Virtual Conference - Consulting with Elite Sport

Thursday, February 18, 2016

Session length is 3 hours.

Speakers
Ceci Clark, MS, CMPC, Cleveland Indians
Cristina Fink, PhD, HP Sports
Colleen Hacker, PhD, CMPC, Pacific Lutheran University
Aimee Kimball, PhD, CMPC, KPEX Consulting
Ian Maynard, PhD, Sheffield Hallam University
Sean McCann, PhD, CMPC, United States Olympic Committee

"There is no such thing as an advanced gun fight"- A Special Forces Soldier 
Getting Back to the Basics

Ceci Clark
In working both with elite Army Soldiers as well as baseball players I have found that the most elite Soldiers and athletes are those who take pride and in and make time for the basics. These are the athletes and Soldiers that have consistent routines and approaches to performance that allow for them not to just reach potential but perform at a high level consistently. Whether on a shooting range or in the cages I have watched these Soldiers and athletes continually engage in high level repetitions on the most basic aspects of their craft, honoring the foundation of what ultimately lets them achieve at a level that is far superior to those who always want to move on to the next "cool thing". Similarly in our field I think our work is often built upon the most basic foundations of self-awareness, rapport with those we work with, and a focus on the performer and not on ourselves. We don't necessarily need to next "cool thing," we often need to be really good at the basics of our craft. Finally this presentation will address some of the similarities and differences between working with developmental players versus elite athletes.

Choosing Confidence
Cristina Fink
Coaches and Athletes seem to think that confidence is something that you have or you don't, and that you have confidence if you worked hard during training. Many times, coaches and athletes do not realize that the way they prepare and the communication and inner dialogue they have, can either give them confidence or take it away.  In this presentation we will discuss the main aspects coaches and athletes need to be aware of to choose confidence.
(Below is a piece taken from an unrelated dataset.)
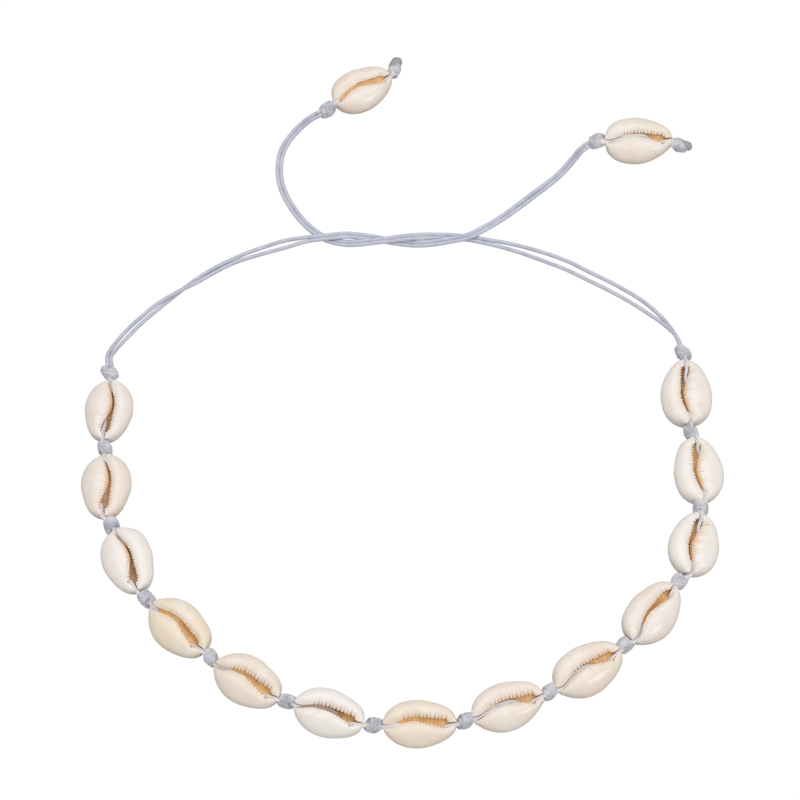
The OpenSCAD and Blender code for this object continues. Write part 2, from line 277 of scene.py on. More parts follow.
def ring_faces(rows, ring):
    """Quads between rows of points that each go round once, and a face over both ends."""
    i, k = np.arange(rows - 1)[:, None], np.arange(ring)[None, :]
    nxt = (k + 1) % ring
    quads = np.stack([i * ring + k, i * ring + nxt, (i + 1) * ring + nxt, (i + 1) * ring + k], axis=-1)
    faces = quads.reshape(-1, 4).tolist()
    faces.append(list(range(ring))[::-1])
    faces.append([(rows - 1) * ring + j for j in range(ring)])
    return faces


def add_mesh(name, points, faces, fields):
    """A smooth mesh object. fields gives a number at each point for each name."""
    mesh = bpy.data.meshes.new(name)
    mesh.from_pydata([tuple(p) for p in points * MM], [], faces)
    for field, values in fields.items():
        layer = mesh.attributes.new(field, "FLOAT", "POINT")
        layer.data.foreach_set("value", np.asarray(values, np.float32))
    mesh.polygons.foreach_set("use_smooth", [True] * len(mesh.polygons))
    mesh.update()
    piece = bpy.data.objects.new(name, mesh)
    bpy.context.scene.collection.objects.link(piece)
    return piece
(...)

  • Coaches can choose to give their athletes confidence – or take it away – through their actions and communication
  • Athletes can choose to be confident or not with the inner dialogue or self talk they have
  • Coaches and athletes can maximize their potential by being self-aware
  • Coaches and athletes need to focus on the “controllables” and shape the athletic environment through communication, creative thinking, attitude, and emotional composure

It’s Exactly the Same and Completely Different
Colleen M. Hacker
One of the most frequently cited axioms in sport psychology consulting, especially in the “biggest” events (Olympic Games, World Championships, etc.), is to remind athletes that this competition is no different from hundreds of other events in which they have performed well and to keep plans, preparations and performance focus exactly the same. If only it was that simple and that realistic and true. This presentation will highlight the importance of understanding when, where and what similarities and differences exist when working with elite performers and teams over the course of the year and in culminating, championship events. In fact, an essential factor in successful consulting with athletes, teams, NGBs and professional organizations is a nuanced understanding and application of several enduring themes in consulting along with appropriate preparation differences based on sport, event, organization and athlete-specific characteristics.
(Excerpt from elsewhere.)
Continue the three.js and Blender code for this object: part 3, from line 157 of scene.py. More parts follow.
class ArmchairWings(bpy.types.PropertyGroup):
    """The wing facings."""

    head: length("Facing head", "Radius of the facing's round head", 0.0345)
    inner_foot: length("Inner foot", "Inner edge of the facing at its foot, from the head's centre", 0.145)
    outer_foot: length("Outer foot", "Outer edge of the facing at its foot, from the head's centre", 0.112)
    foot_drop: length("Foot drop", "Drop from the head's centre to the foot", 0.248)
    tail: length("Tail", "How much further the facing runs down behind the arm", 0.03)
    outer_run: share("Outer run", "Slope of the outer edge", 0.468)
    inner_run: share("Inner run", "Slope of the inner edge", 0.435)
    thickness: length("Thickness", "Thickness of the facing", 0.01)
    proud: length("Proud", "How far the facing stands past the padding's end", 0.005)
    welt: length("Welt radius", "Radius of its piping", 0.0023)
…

Called Up: Consistency Is Key
Aimee Kimball
I once asked a scout what they look for in players as they decide who gets called up. He said they need to be consistent in their play and they need to be notable on the ice. They don't have to be great, they don't even have to be the best, however when they are on the ice they have to make an impact. This mentality can really help athletes at all levels to simplify their approach to and focus in competition. This presentation will focus on three areas that can help athletes to be consistently great: 1) role execution 2) developing successful habits and 3) swagger. Many sport psych consultants want to work with professional athletes but don't always understand the dynamics and lack of job security. First, getting into elite sport requires knowledge, skill, and networking, but even when you're in, a coaching change can put your job in jeopardy. I will discuss important factors in being successful at this level and in becoming a needed resource to an organization, not just to a team.

The Final Countdown
Ian Maynard
Sports coaching, especially in the arena of world-class sport, has been identified as an inherently stressful occupation (Gould, Guinan, Greenleaf & Chung, 2002). This presentation will replicate a session conducted with the coaches of the British Sailing Team about three months prior to the Athens Olympics.  The aim of the workshop was to help the coaches identify strategies for helping the sailors/athletes, strategies for helping build team cohesion and strategies for helping themselves, in the final build-up to the Games. Specifically coaches were asked to generate pertinent goals and confidence-enhancement strategies for their sailors, consider team-building techniques that may positively influence the cohesion of the squad and most importantly, determine what they needed to do to ensure they were personally fully prepared for the Olympics. The presentation will also highlight some 'What Ifs'.  'What Ifs' are potential catastrophe situations that may arise during the competition.  The technique is used to enhance the client's ability to rationalize in stressful situations and build a positive plan of action to deal with the issue.  Throughout the presentation the parallels and similarities between elite sport and business will be identified.  Ultimately it is hoped that many of the strategies and techniques outlined can be used to help young practitioners adapt their knowledge and skills to alternative contexts/markets where clients have to 'Perform under Pressure'. 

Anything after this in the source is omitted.